> [Data extract]:
[start]
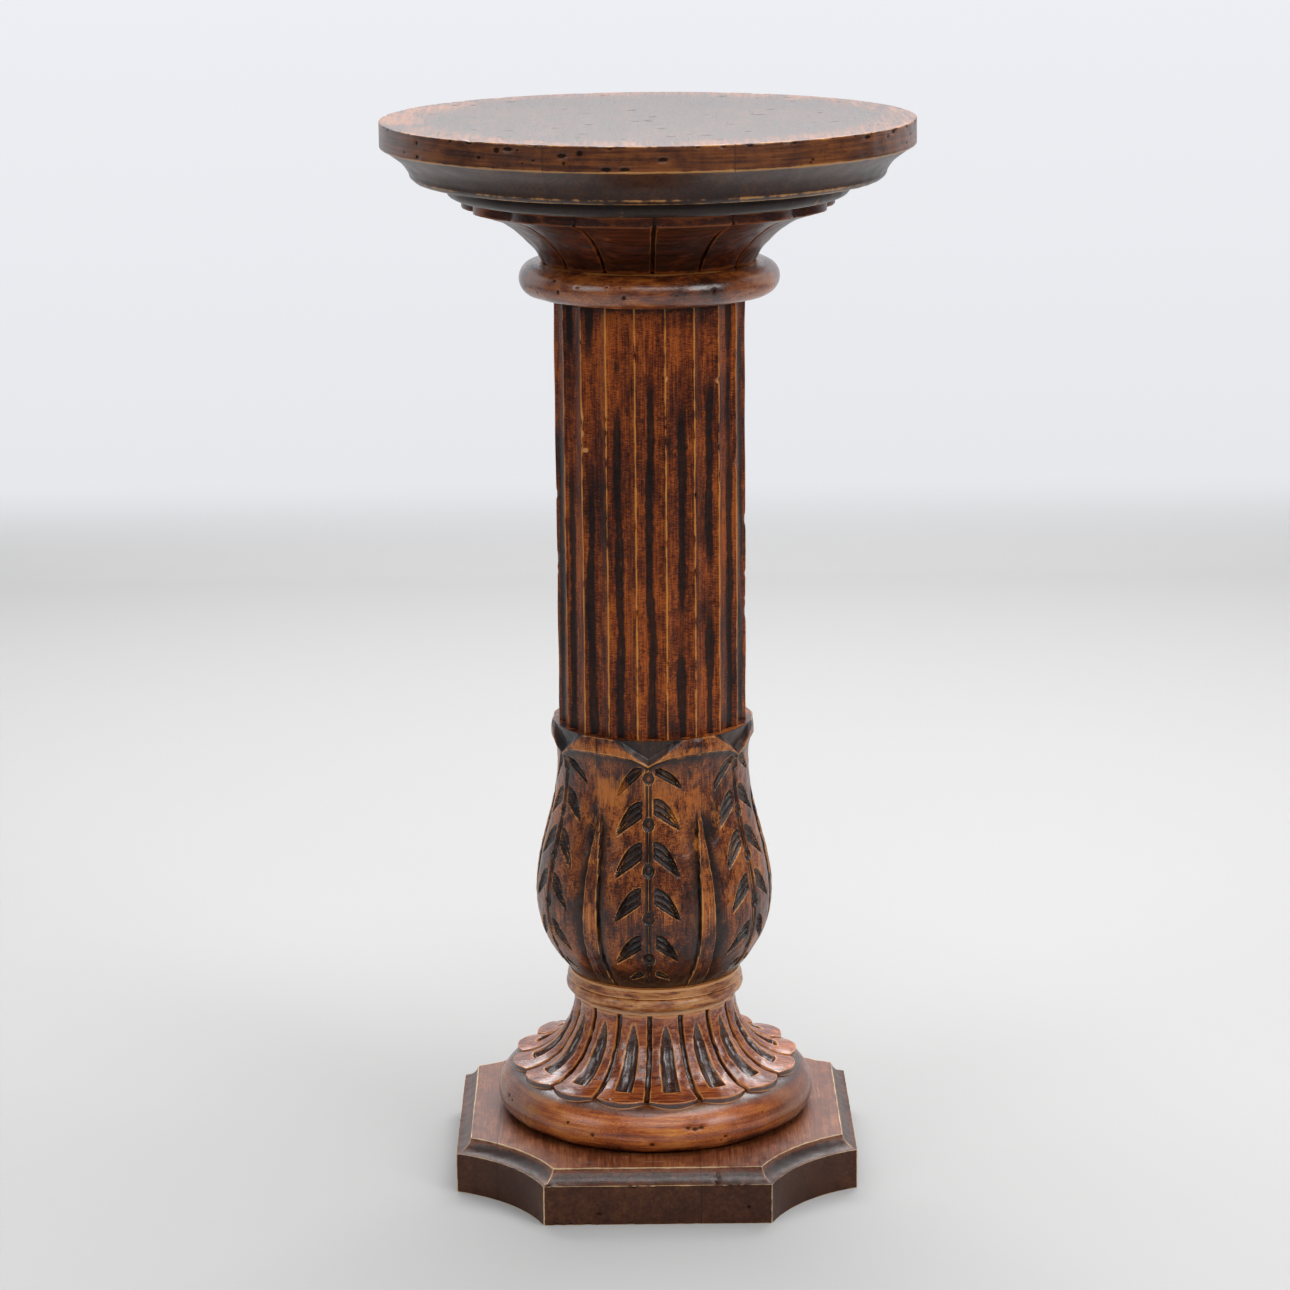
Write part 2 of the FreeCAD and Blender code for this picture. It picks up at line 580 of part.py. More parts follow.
def make_top():
    """Round top with its moulded edge, before it is cut into boards."""
    edge = TOTAL_HEIGHT - TOP_EDGE_HEIGHT
    foot = Z_TOP + TOP_MOULDING_FOOT
    step = TOP_FOOT_RADIUS + TOP_STEP_WIDTH
    inner = TOP_RADIUS - TOP_MOULDING_WIDTH
    outline = Outline(0, Z_TOP).line(TOP_FOOT_RADIUS, Z_TOP).round_out(step, Z_TOP + TOP_STEP_HEIGHT)
    outline.line(step, foot).line(inner, foot)
    outline.curve(*[(blend(inner, TOP_RADIUS, out), blend(foot, edge, up)) for out, up in TOP_MOULDING])
    outline.line(TOP_RADIUS, edge + TOP_EDGE_EASING)
    outline.line(TOP_RADIUS, TOTAL_HEIGHT - TOP_EDGE_EASING)
    outline.line(TOP_RADIUS - TOP_EDGE_EASING, TOTAL_HEIGHT).line(0, TOTAL_HEIGHT)
    return outline.turned().cut(dowel_bore(*UPPER_DOWEL))


def boards_by_name(prefix, boards):
    """Name the three boards of a blank from left to right."""
    return {prefix + "_" + side: board for side, board in zip(("left", "middle", "right"), boards)}


def make_pieces():
    """Every piece of the stand by its name."""
    pieces = {}
    plinth = make_plinth().cut(screw_holes())
    seams = (PLINTH_LEFT_SEAM, PLINTH_LEFT_SEAM + PLINTH_BOARD_WIDTH)
    pieces.update(boards_by_name("plinth_board", split_into_boards(
        plinth, seams, 0.0, PLINTH_SIDE, 0.0, PLINTH_HEIGHT)))
    pieces["plinth_screws"] = Part.makeCompound([screw_body(place, 0.0) for place in screw_places()])
    pieces["base_ring"] = make_base_ring()
    pieces["petal_skirt"] = make_skirt()
    pieces["collar_ring"] = make_collar()
    seams = (-BULB_BOARD_WIDTH / 2, BULB_BOARD_WIDTH / 2)
    pieces.update(boards_by_name("bulb_board", split_into_boards(
        make_bulb(), seams, BULB_TURN, 2 * BULB_BELLY_RADIUS, Z_BULB, Z_SHAFT)))
    pieces["shaft"] = make_shaft()
    pieces["neck_ring"] = make_neck_ring()
    pieces["capital"] = make_capital()
    seams = (TOP_SEAM_OFFSET, TOP_SEAM_OFFSET + TOP_BOARD_WIDTH)
    pieces.update(boards_by_name("top_board", split_into_boards(
        make_top(), seams, -TOP_SEAM_TURN, 2 * TOP_RADIUS, Z_TOP, TOTAL_HEIGHT)))
    pieces["lower_dowel"] = dowel(*LOWER_DOWEL)
    pieces["middle_dowel"] = dowel(*MIDDLE_DOWEL)
    pieces["upper_dowel"] = dowel(*UPPER_DOWEL)
    return pieces


os.makedirs("parts", exist_ok=True)
for name, shape in make_pieces().items():
    shape.exportStep(os.path.join("parts", name + ".step"))
    print(name, len(shape.Solids), "solids", shape.isValid(), round(shape.Volume / 1000.0, 1), "cm3")
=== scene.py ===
"""A pedestal column stand in turned and carved wood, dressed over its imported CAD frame.

Lengths are millimetres while a piece is made, and its finished mesh is scaled to metres. An azimuth is in
degrees from the front, -Y, towards the right, +X.
"""
import logging
import math
from dataclasses import dataclass, replace
from enum import Enum
from typing import Sequence

import bmesh
import bpy
import numpy as np
from mathutils import Matrix, Vector


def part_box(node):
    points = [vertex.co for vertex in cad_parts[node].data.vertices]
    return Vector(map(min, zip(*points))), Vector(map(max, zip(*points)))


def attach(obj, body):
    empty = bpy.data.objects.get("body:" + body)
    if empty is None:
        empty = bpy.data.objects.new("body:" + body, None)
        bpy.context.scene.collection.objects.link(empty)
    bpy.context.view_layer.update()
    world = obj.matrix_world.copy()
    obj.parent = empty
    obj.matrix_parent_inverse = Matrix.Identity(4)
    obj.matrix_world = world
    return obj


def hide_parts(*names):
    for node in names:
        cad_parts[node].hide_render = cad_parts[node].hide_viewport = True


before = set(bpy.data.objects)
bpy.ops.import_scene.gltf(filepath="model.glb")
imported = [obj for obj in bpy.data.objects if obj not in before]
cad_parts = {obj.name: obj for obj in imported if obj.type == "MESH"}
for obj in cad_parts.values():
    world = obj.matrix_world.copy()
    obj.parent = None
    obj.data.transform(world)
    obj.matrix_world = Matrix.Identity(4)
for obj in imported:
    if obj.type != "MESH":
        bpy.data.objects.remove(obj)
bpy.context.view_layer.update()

LOG = logging.getLogger("column_stand")
MM = 0.001
Array = np.ndarray
Point = tuple[float, float]
Patch = tuple[float, float, float, float, float]
Mark = tuple[Sequence[float], Sequence[float], float]
Socket = bpy.types.NodeSocket
BODY = "root"
NOWHERE = 1e4  # millimetres, past every piece
CREASE = 38.0  # degrees between faces past which an edge is crisp


# --- Sums used by every piece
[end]
> [Problem]: Set down verbatim only the lines between the start of the data above and the line with "side: board for", both boundaries included.

> [Final result]:
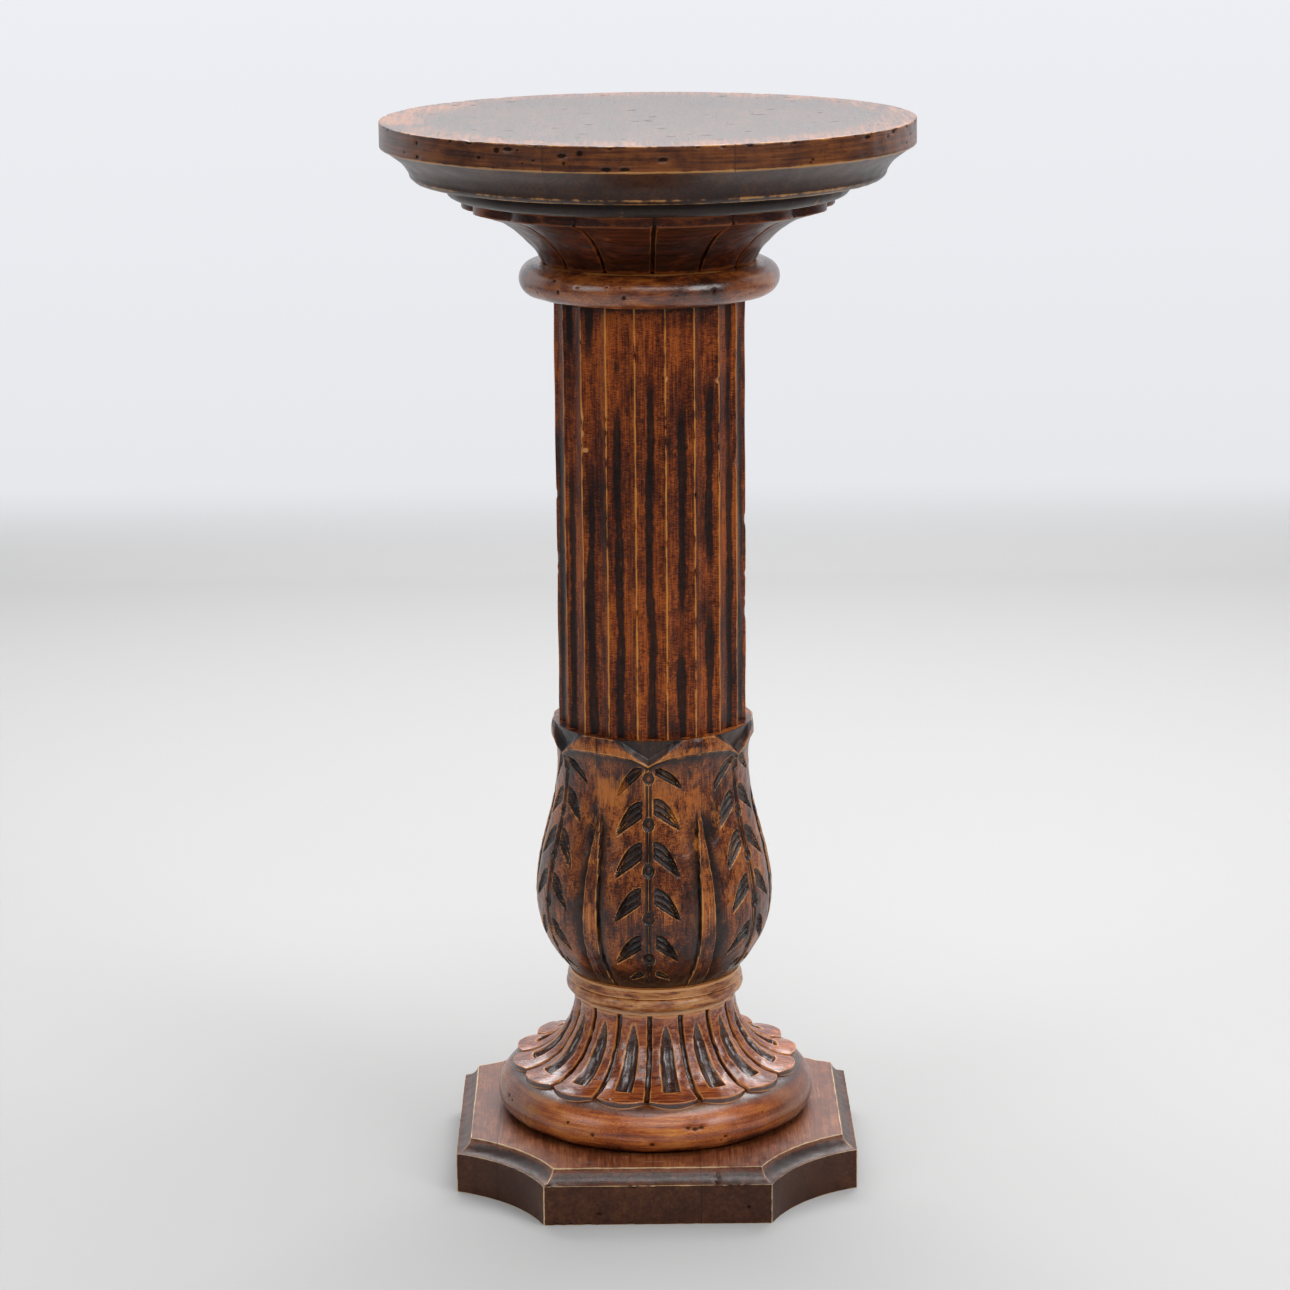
Write part 2 of the FreeCAD and Blender code for this picture. It picks up at line 580 of part.py. More parts follow.
def make_top():
    """Round top with its moulded edge, before it is cut into boards."""
    edge = TOTAL_HEIGHT - TOP_EDGE_HEIGHT
    foot = Z_TOP + TOP_MOULDING_FOOT
    step = TOP_FOOT_RADIUS + TOP_STEP_WIDTH
    inner = TOP_RADIUS - TOP_MOULDING_WIDTH
    outline = Outline(0, Z_TOP).line(TOP_FOOT_RADIUS, Z_TOP).round_out(step, Z_TOP + TOP_STEP_HEIGHT)
    outline.line(step, foot).line(inner, foot)
    outline.curve(*[(blend(inner, TOP_RADIUS, out), blend(foot, edge, up)) for out, up in TOP_MOULDING])
    outline.line(TOP_RADIUS, edge + TOP_EDGE_EASING)
    outline.line(TOP_RADIUS, TOTAL_HEIGHT - TOP_EDGE_EASING)
    outline.line(TOP_RADIUS - TOP_EDGE_EASING, TOTAL_HEIGHT).line(0, TOTAL_HEIGHT)
    return outline.turned().cut(dowel_bore(*UPPER_DOWEL))


def boards_by_name(prefix, boards):
    """Name the three boards of a blank from left to right."""
    return {prefix + "_" + side: board for side, board in zip(("left", "middle", "right"), boards)}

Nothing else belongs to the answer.